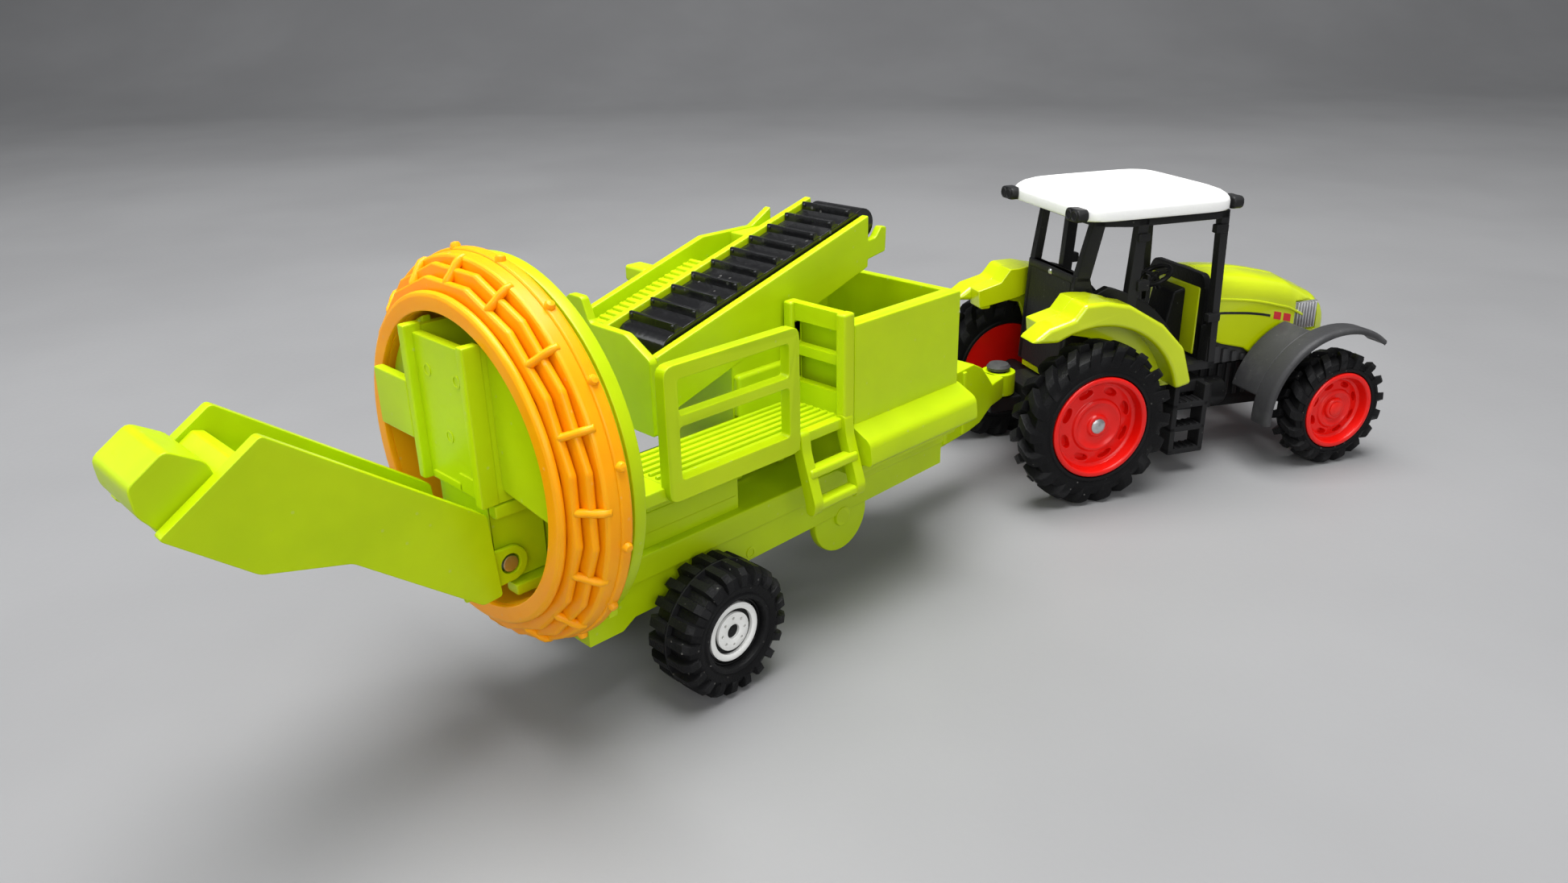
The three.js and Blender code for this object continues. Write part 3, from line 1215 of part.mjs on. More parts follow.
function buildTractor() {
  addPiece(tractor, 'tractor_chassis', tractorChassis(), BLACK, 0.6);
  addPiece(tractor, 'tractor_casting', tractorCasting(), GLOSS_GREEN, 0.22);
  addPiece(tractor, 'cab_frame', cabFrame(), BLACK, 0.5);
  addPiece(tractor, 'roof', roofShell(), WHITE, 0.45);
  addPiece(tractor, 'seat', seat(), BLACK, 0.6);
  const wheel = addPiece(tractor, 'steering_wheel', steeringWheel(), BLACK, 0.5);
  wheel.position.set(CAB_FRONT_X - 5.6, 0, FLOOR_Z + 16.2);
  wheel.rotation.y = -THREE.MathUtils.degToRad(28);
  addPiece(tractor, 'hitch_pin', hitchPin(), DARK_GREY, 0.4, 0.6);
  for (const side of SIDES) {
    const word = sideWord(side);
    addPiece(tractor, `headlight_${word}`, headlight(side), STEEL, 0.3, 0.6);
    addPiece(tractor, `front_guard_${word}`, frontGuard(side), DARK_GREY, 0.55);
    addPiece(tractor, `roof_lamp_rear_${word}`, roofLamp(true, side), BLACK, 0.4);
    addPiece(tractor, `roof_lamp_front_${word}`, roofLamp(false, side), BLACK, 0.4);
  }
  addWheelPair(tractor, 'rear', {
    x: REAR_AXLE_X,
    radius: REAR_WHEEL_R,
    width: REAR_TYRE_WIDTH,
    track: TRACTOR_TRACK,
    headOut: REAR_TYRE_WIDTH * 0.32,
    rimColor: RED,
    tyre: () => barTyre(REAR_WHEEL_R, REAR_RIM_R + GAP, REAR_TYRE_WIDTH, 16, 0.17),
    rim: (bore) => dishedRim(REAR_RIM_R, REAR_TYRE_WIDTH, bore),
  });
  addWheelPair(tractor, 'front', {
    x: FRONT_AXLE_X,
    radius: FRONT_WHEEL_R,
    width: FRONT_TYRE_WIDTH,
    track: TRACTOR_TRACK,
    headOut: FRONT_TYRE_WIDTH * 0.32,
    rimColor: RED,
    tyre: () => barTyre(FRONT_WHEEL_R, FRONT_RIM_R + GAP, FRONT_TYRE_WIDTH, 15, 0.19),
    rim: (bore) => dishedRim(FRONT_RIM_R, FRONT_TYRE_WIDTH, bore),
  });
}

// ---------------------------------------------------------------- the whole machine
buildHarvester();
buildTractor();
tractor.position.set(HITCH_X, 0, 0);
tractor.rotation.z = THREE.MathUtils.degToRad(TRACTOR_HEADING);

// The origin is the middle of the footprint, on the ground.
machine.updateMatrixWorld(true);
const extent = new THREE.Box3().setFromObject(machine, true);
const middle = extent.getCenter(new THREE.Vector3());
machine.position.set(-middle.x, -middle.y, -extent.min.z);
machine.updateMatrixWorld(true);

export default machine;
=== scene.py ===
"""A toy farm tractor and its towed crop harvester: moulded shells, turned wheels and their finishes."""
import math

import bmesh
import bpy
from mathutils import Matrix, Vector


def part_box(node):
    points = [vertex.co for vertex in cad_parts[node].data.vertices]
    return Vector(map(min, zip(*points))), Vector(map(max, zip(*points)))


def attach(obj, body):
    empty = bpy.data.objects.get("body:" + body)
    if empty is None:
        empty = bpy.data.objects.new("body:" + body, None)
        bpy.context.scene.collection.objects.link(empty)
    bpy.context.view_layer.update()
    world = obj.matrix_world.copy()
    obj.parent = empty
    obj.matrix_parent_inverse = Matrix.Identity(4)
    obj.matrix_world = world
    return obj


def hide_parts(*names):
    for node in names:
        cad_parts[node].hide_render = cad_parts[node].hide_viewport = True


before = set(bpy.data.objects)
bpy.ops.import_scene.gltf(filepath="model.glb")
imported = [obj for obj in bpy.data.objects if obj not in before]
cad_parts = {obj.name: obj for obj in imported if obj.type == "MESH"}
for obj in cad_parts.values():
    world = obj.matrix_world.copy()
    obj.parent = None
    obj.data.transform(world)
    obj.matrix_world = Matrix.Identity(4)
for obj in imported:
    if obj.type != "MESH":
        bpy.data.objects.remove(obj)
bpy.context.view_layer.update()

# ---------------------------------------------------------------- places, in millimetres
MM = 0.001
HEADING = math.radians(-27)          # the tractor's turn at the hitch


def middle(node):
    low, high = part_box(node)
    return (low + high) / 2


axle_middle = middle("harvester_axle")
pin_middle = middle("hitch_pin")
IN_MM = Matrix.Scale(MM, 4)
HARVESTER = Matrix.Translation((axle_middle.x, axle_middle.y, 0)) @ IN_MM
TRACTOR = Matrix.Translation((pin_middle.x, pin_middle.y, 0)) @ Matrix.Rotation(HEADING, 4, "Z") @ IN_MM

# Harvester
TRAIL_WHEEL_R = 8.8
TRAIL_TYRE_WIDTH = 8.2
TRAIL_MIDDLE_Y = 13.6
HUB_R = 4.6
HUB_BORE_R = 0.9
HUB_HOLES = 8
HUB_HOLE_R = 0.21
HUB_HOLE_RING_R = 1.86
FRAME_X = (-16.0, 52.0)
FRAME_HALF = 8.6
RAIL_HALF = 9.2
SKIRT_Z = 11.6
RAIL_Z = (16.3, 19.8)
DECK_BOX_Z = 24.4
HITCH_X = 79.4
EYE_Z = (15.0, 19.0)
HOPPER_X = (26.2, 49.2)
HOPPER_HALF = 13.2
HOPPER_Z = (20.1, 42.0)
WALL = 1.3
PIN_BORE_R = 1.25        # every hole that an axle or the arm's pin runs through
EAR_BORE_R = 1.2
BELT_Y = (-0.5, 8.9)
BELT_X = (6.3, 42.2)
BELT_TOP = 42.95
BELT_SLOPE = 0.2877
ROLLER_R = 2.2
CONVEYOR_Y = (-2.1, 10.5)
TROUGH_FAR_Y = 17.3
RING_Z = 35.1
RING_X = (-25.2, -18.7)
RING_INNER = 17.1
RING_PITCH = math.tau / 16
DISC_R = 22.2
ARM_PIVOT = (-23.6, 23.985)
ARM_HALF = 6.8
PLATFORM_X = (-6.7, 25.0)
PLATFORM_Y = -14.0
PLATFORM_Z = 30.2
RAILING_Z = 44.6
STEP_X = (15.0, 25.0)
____
■ Short problem ■
Copy every line above that includes the string "objects".

■ The solution ■
    empty = bpy.data.objects.get("body:" + body)
        empty = bpy.data.objects.new("body:" + body, None)
        bpy.context.scene.collection.objects.link(empty)
before = set(bpy.data.objects)
imported = [obj for obj in bpy.data.objects if obj not in before]
        bpy.data.objects.remove(obj)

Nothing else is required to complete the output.